CHINA, EL GRAN DESAFÍO
A Xi Jinping le conviene una Rusia debilitada, pero no quiere que Occidente y lo que representa se refuerce con la victoria de Ucrania sobre sus invasores
EL Partido Comunista Chino celebra su vigésimo congreso en unas circunstancias que nadie pudo prever tras la anterior edición del órgano formal de deliberación del poder del gigante asiático. Primero la pandemia de Covid-19, y ahora la injustificable invasión rusa de Ucrania, han conformado un escenario mundial contra el que se han estrellado las previsiones del régimen de Pekín, cuyo objetivo no es otro que convertirse en una superpotencia global.
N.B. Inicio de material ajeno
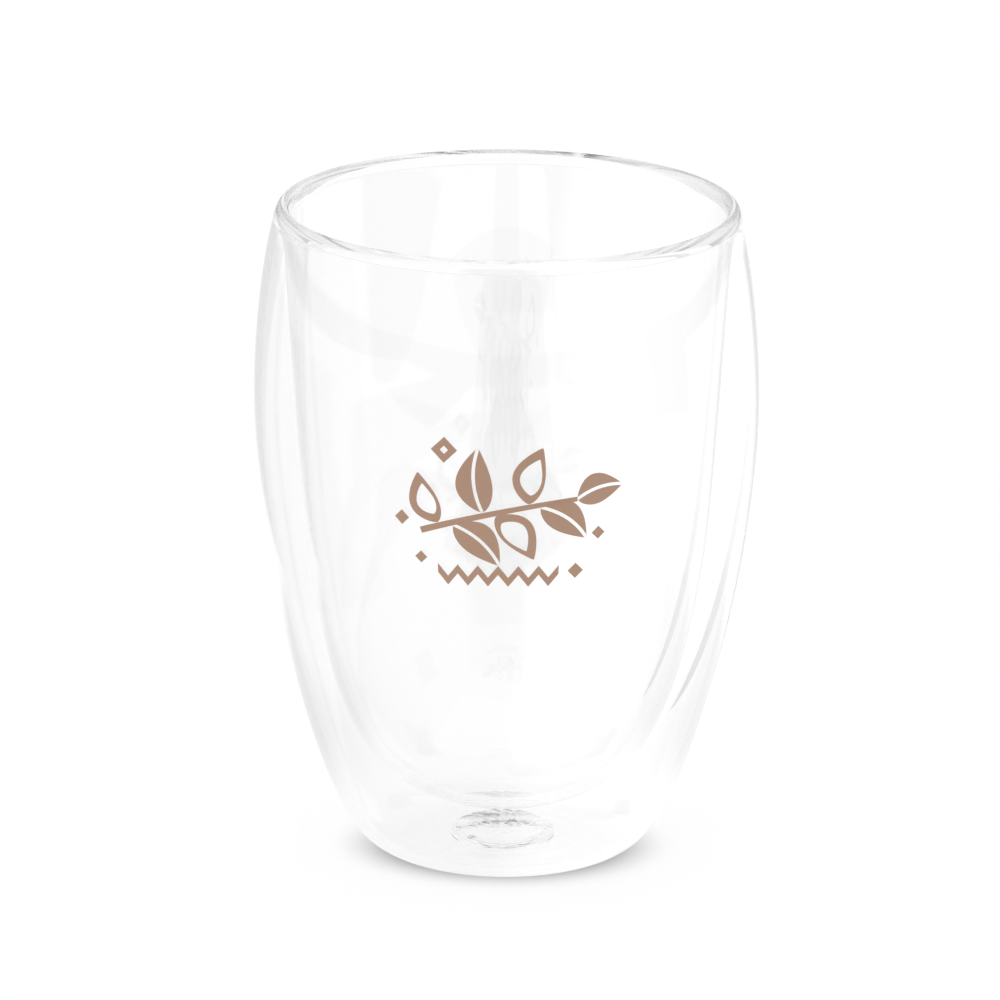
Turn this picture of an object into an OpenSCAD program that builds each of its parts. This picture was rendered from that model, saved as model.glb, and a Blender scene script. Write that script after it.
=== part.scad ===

La pandemia ha dejado un amargo sabor de boca en todo el planeta y las autoridades chinas no han logrado aclarar las sospechas sobre el origen de un virus que ha causado millones de muertos y un frenazo inédito en la actividad económica de los principales mercados. Los planes de extender la globalización económica y el pragmatismo político iliberal a través de proyectos que pretendían restaurar la Ruta de la Seda se han quedado en una nebulosa indefinida. En cuanto a la guerra de Ucrania, los dirigentes chinos tampoco han logrado conjugar sus principios proclamados de respeto a la integridad territorial de los estados, con la tentación de sacar tajada de un acontecimiento intolerable desde cualquier punto de vista.
De hecho, la invasión desencadenada por Vladímir Putin constituye, como no cesa de repetir el autócrata ruso, un simple capítulo de la guerra que pretende llevar a cabo, en su sentido más amplio, contra el liberalismo y la democracia occidental, y hasta ahora la pretendida neutralidad china está más lejos de Kiev que de Moscú, con todo lo que esto significa. La timidez de los apoyos de China a Rusia se explica, sobre todo, porque a Pekín le conviene verla debilitada para convertirla en un vasallo de sus intereses y su tecnología, mientras que la economía china saca tajada de los inmensos recursos energéticos rusos. Xi Jinping no quiere, sin embargo, que Occidente y lo que representa en el mundo se refuerce con la victoria de Ucrania sobre sus invasores. No es casualidad que el presidente norteamericano Joe Biden acabe de señalar abiertamente que es China, y no Rusia, el factor más inquietante para la estabilidad del mundo libre. Probablemente los discursos de este congreso vayan a estar plagados de referencias nacionalistas y expansionistas, inspirados por las aspiraciones de aplastar la libertad en Taiwán, igual que Pekín ha hecho en Hong Kong.
La orientación política interna del régimen chino, con la decisión inédita de prolongar otros cinco años el mandato de su máximo dirigente, prepara el escenario para que acabe siendo un cargo vitalicio, con vocación de convertirse en el nuevo Mao contemporáneo, lo que refuerza las raíces totalitarias de una organización que no permite la menor disidencia ni el debate abierto en la sociedad. Es cierto que en esta década, en la que Xi ha estado al frente del país, China ha logrado grandes progresos económicos y científicos, y es natural que gran parte de la sociedad china prefiera disfrutar las ventajas de ese desarrollo, que le proporciona beneficios materiales que no habían conocido sus antepasados, antes que reclamar una libertad que nunca han disfrutado, ni siquiera en las épocas de esplendor en la antigüedad. No es casual que el régimen chino se esté volcando en el desarrollo de su mercado interior, con la esperanza de mejorar el nivel de vida de la población. El futuro dirá si ese desarrollo sirve también para elevar las naturales aspiraciones de los chinos hacia una mayor libertad en todos los sentidos, que sería el mejor horizonte para todo el planeta.